Same thing with stock options, the ideal time frame should be around five years, if you give it to someone after one year of working, they can simply walk away and take a free ride while you’re working your ass off increasing the value of their stake.

9. Too many features -over-complicating. 
Everybody knows why Apple was so successful. Here’s a quote from Albert Einstein that sums it up nicely: Any darn fool can make something complex; it takes a genius to make something simple.
It’s the simplicity, not complexity that sells (and makes it hard to build).

10. Not seeking or using customer feedback.
Well, they may not tell you what you should build, but they can surely tell what’s wrong–as Bill Gates once famously said.

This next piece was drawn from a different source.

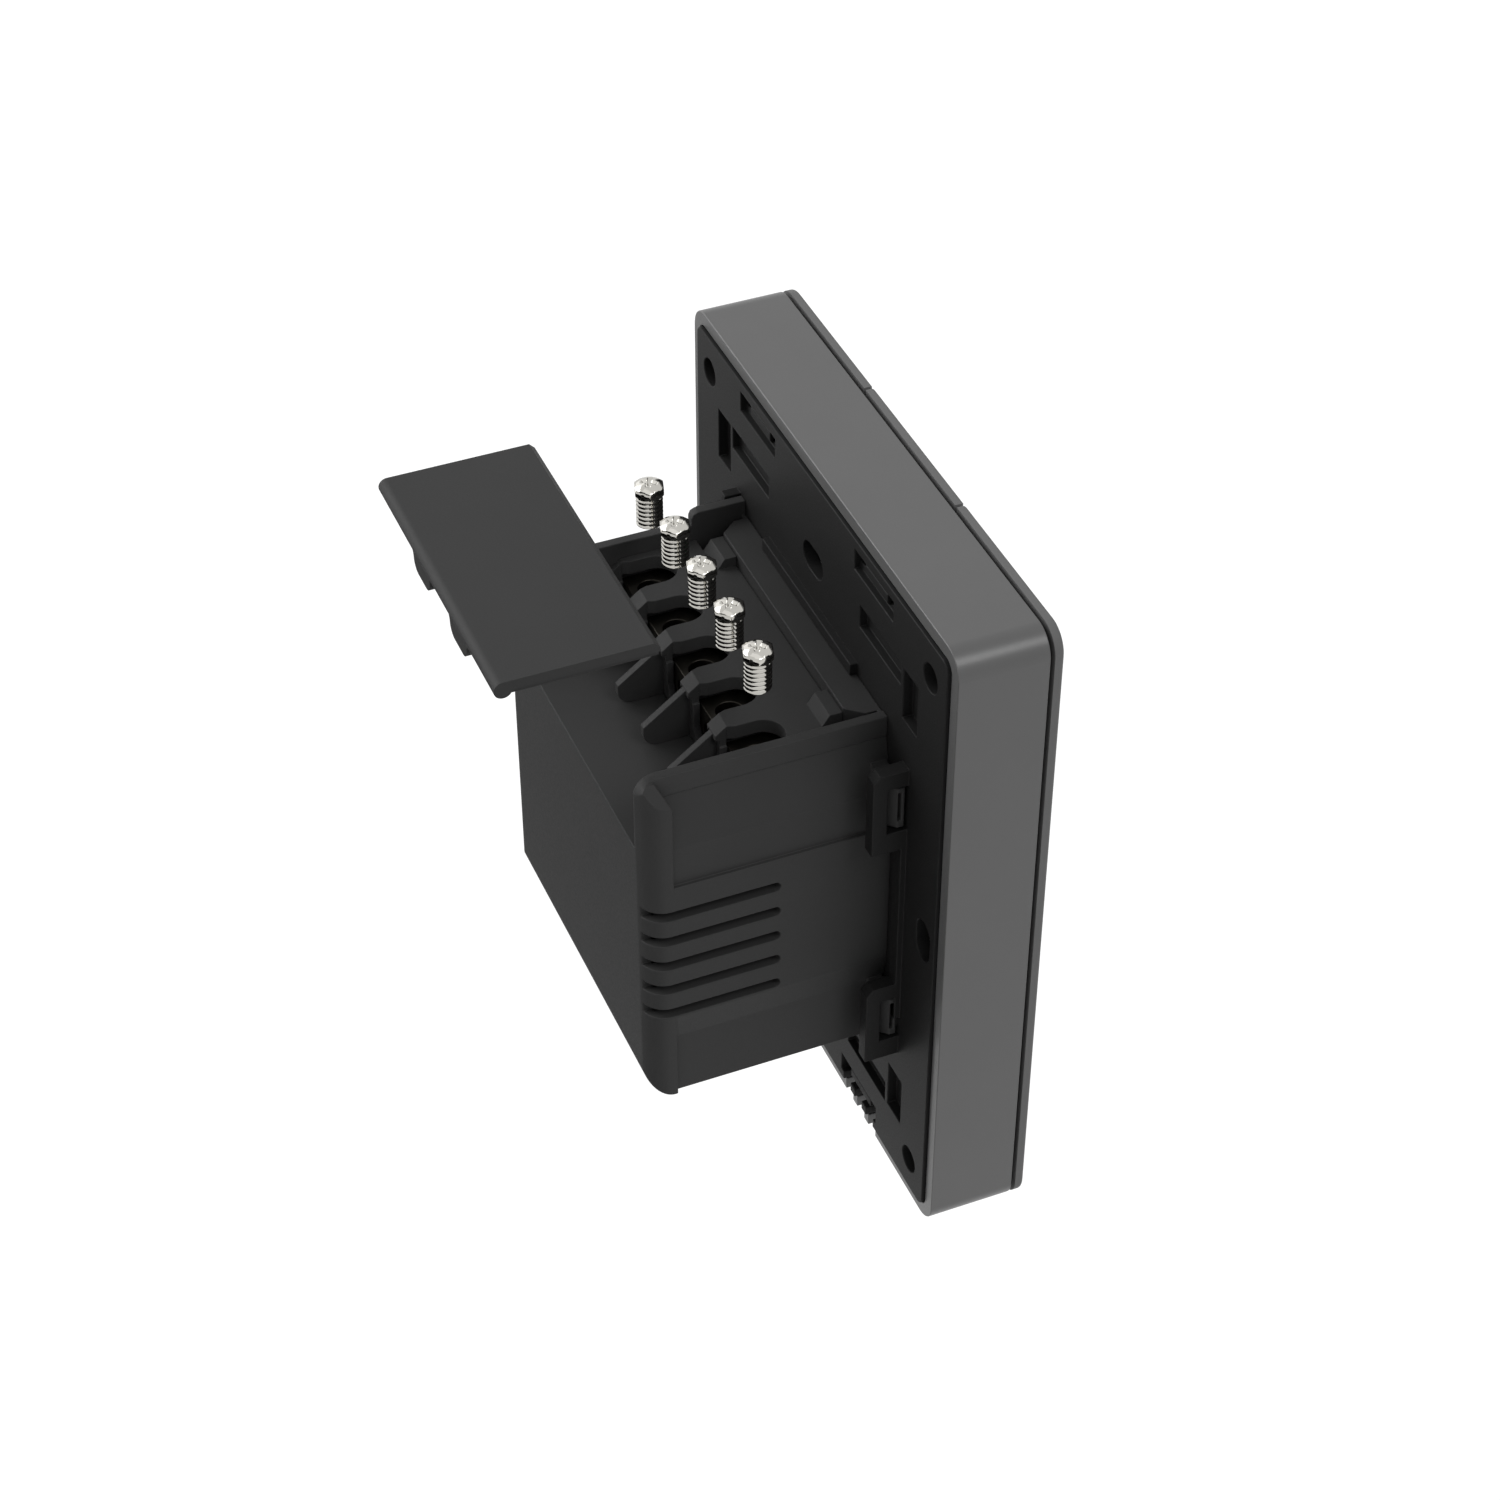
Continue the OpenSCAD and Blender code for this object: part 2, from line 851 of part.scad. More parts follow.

Answer by Jeremy Chone, Founder and CEO of BriteSnow, a High Velocity Development Shop focused on Java8 and HTML5. (ex-Adobe, ex-Oracle, ex-Netscape), on Quora,

Having failed couple of times and now having a good healthy business, I can list 5 typical mistakes I did:

1) Build before Selling (successful entrepreneurs sell before building). In other words, entrepreneurs should focus on the shortest path to cash (revenue and/or investment).

2) Over-estimate idea over execution. Ideas are cheap, execution is everything.

3) Wrong partners. Each partner needs to put serious work hours and be or become an expert in their respective field. Idea in itself is worth less than 5% of equity.

4) Obsessed on building for cheap at the detriment of quality and time to market. In the software industry, this is very common, some entrepreneurs think they can build a Facebook, Youtube, or Quora type of Web Application for $60k. The sad part is, only once they burned the $60k they realize it was naive.

5) Underestimate the value of connection and networking.